Tropical Storm Allison deluged the area with rain, creating a large amount of surface water and causing Buffalo Bayou to overflow its banks. Once the water entered the convention center, it behaved as strong waters behave—it caved in an interior wall and rushed onward. It did not back up into a sewer line, cause a water main to burst, commingle with water from an underground swimming pool, or otherwise change or dilute its nature. It simply flowed onward, as flood and surface water is wont to do, obeying the law of gravity and flowing into man-made underground structures.
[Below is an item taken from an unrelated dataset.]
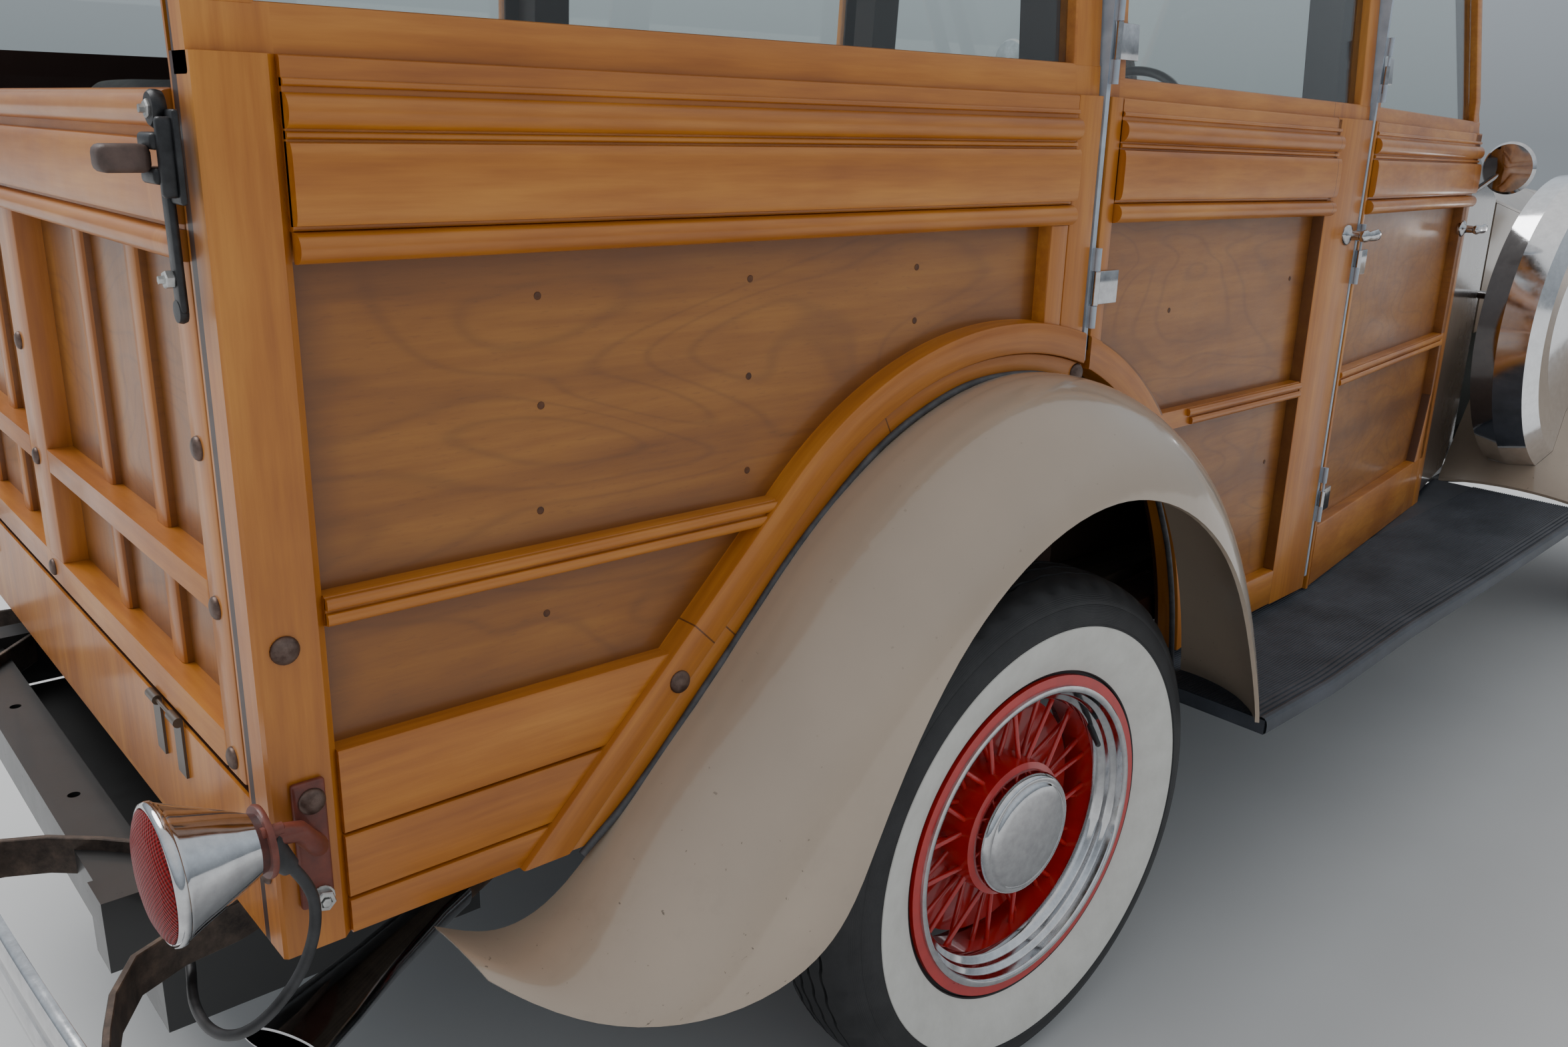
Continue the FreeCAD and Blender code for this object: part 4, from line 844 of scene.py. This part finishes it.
# Tyres: black rubber with a white band let into the outer wall, and a road tread of five ribs
# parted by zigzag grooves, with notches along both shoulders.
def tyre_form(hub, side):
    around, pitch = 192, 4
    wall = [(0.2045, 0.0500), (0.2150, 0.0500), (0.2232, 0.0502), (0.2240, 0.0535), (0.2262, 0.0550),
            (0.2400, 0.0625), (0.2560, 0.0695), (0.2720, 0.0738), (0.2860, 0.0756), (0.2895, 0.0757),
            (0.2905, 0.0744), (0.2925, 0.0745), (0.2935, 0.0757), (0.3040, 0.0740), (0.3160, 0.0703),
            (0.3175, 0.0690), (0.3195, 0.0688), (0.3240, 0.0662), (0.3340, 0.0585)]
    tread = [(0.3382, 0.0545), (0.3418, 0.0500), (0.3450, 0.0430)]
    for centre in (0.0300, 0.0105):
        deep = 0.0070
        crown = 0.3500 - (centre ** 2) * 3.0
        tread += [(crown, centre + 0.0026), (crown - deep, centre + 0.0016), (crown - deep, centre - 0.0016),
                  (crown, centre - 0.0026)]
    half = wall + tread
    profile = half + [(r, -w) for r, w in reversed(half)]
    points, faces = [], []
    count = len(profile)
    for i in range(around):
        angle = 2 * math.pi * i / around
        swing = 0.0016 if i % pitch < pitch / 2 else -0.0016
        for j, (radius, along) in enumerate(profile):
            groove = radius > 0.3415 and abs(along) < 0.034
            notch = 0.0034 if 0.335 < radius < 0.3455 and abs(along) > 0.04 and i % pitch == 0 else 0
            w = along + (swing if groove else 0)
            r = radius - notch
            points.append(hub + Vector((r * math.cos(angle), side * w, r * math.sin(angle))))
        for j in range(count - 1):
            k = (i + 1) % around
            faces.append((i * count + j, i * count + j + 1, k * count + j + 1, k * count + j))
    return points, faces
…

The law firm’s loss was caused by a combination of flood and surface water; accordingly, the loss was excluded under the terms of the policy.
Conclusion
We hold that, under the stipulated facts and in light of the pertinent policy provisions, the insurance policy excluded the law firm’s loss from coverage. Therefore, the trial court improperly granted the law firm’s motion for summary judgment and improperly denied that of Valley Forge.
We sustain Valley’s Forge’s issues and reverse the trial court’s judgment. We render judgment that the law firm take nothing by reason of its suit.
Evelyn V. Keyes
Justice
Panel consists of Chief Justice Radack and Justices Keyes and Alcala.